23 de outubro de 2012

palavra sem lugar

sobre os Guaranis Caiovás Ñe'ẽ – a palavra alma, da antropóloga Graciela Chamorro:
 
A palavra é a unidade mais densa que explica como se trama a vida para os povos chamados guarani e como eles imaginam o transcendente. As experiências da vida são experiências de palavra. Deus é palavra. (...) O nascimento, como o momento em que a palavra se senta ou provê para si um lugar no corpo da criança. A palavra circula pelo esqueleto humano. Ela é justamente o que nos mantém em pé, que nos humaniza. (...) Na cerimônia de nominação, o xamã revelará o nome da criança, marcando com isso a recepção oficial da nova palavra na comunidade. (...) As crises da vida – doenças, tristezas, inimizades etc. – são explicadas como um afastamento da pessoa de sua palavra divinizadora.
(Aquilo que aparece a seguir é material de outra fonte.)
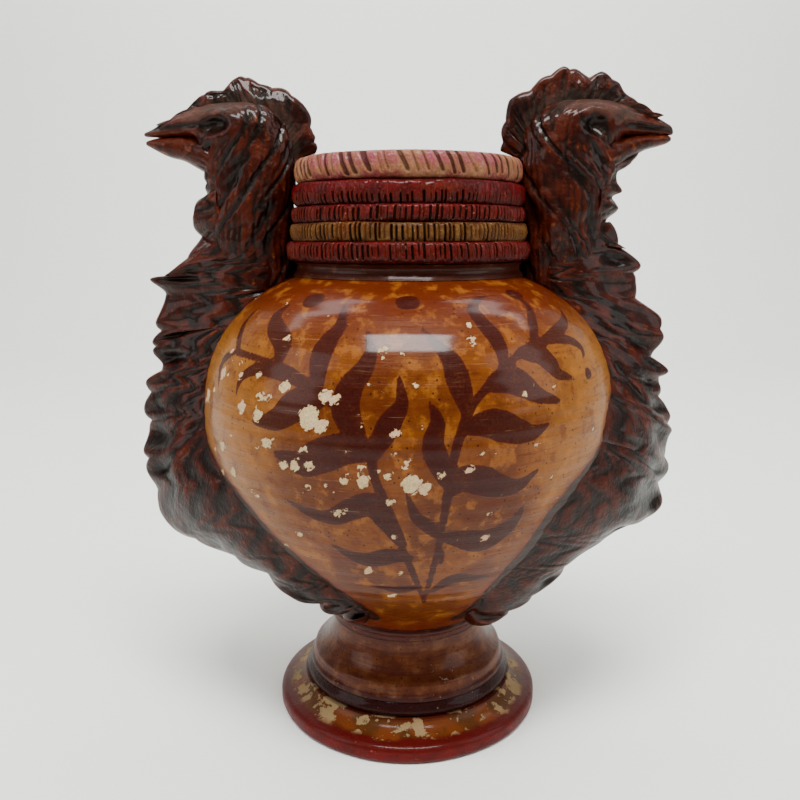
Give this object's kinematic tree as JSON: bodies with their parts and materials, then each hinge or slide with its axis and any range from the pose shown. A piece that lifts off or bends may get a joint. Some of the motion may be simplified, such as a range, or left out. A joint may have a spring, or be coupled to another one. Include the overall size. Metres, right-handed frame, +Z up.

Por isso, os rezadores e as rezadoras se esforçam para ‘trazer de volta’, ‘voltar a sentar’ a palavra na pessoa, devolvendo-lhe a saúde.(...) Quando a palavra não tem mais lugar ou assento, a pessoa morre e torna-se um devir, um não-ser, uma palavra-que-não-é-mais. (...) Ñe'ẽ e ayvu podem ser traduzidos tanto como ‘palavra’ como por ‘alma’, com o mesmo significado de ‘minha palavra sou eu’ ou ‘minha alma sou eu’. (...) Assim, alma e palavra podem adjetivar-se mutuamente, podendo-se falar em palavra-alma ou alma-palavra, sendo a alma não uma parte, mas a vida como um todo.

daqui

19 de outubro de 2012

vigilia

a mulher que por estes tempos dorme ao lado do caixa eletrônico passa os dias lendo.
as floriculturas continuam cheias de flores. estranhei. quando me aproximei vi que são flores artificiais.
agora chove. as árvores perdem as folhas, o mundo vai silenciando. como um fim de festa. se esquentar um pouco, será possível colher cogumelos.
para o dia de todos os santos, castanhas assadas, panellets e moscatel.

5 de outubro de 2012

outubros

nossos filhos nasceram em outubro. para mim outubro sempre foi primavera. mas o mundo é grande. onde um dia envelhece outro lugar amanhece. na grandeza do mundo também aprendo que é possível que as ruas sejam largas, que haja praças e todos se encontrem ao caminhar por elas. que não é preciso ter medo do medo do medo, sempre o medo. na minha cidade, aquela de onde venho e onde vivo, sei que tem sido difícil plantar uma horta, que nem todas as sementes brotaram como prometido, nem todas darão frutos enquanto ainda estivermos vivos. mesmo assim, confio no que se gesta no segredo da terra. é outono aqui, as folhas caem, mas vejam, aí, nesse momento: e tudo só está nascente.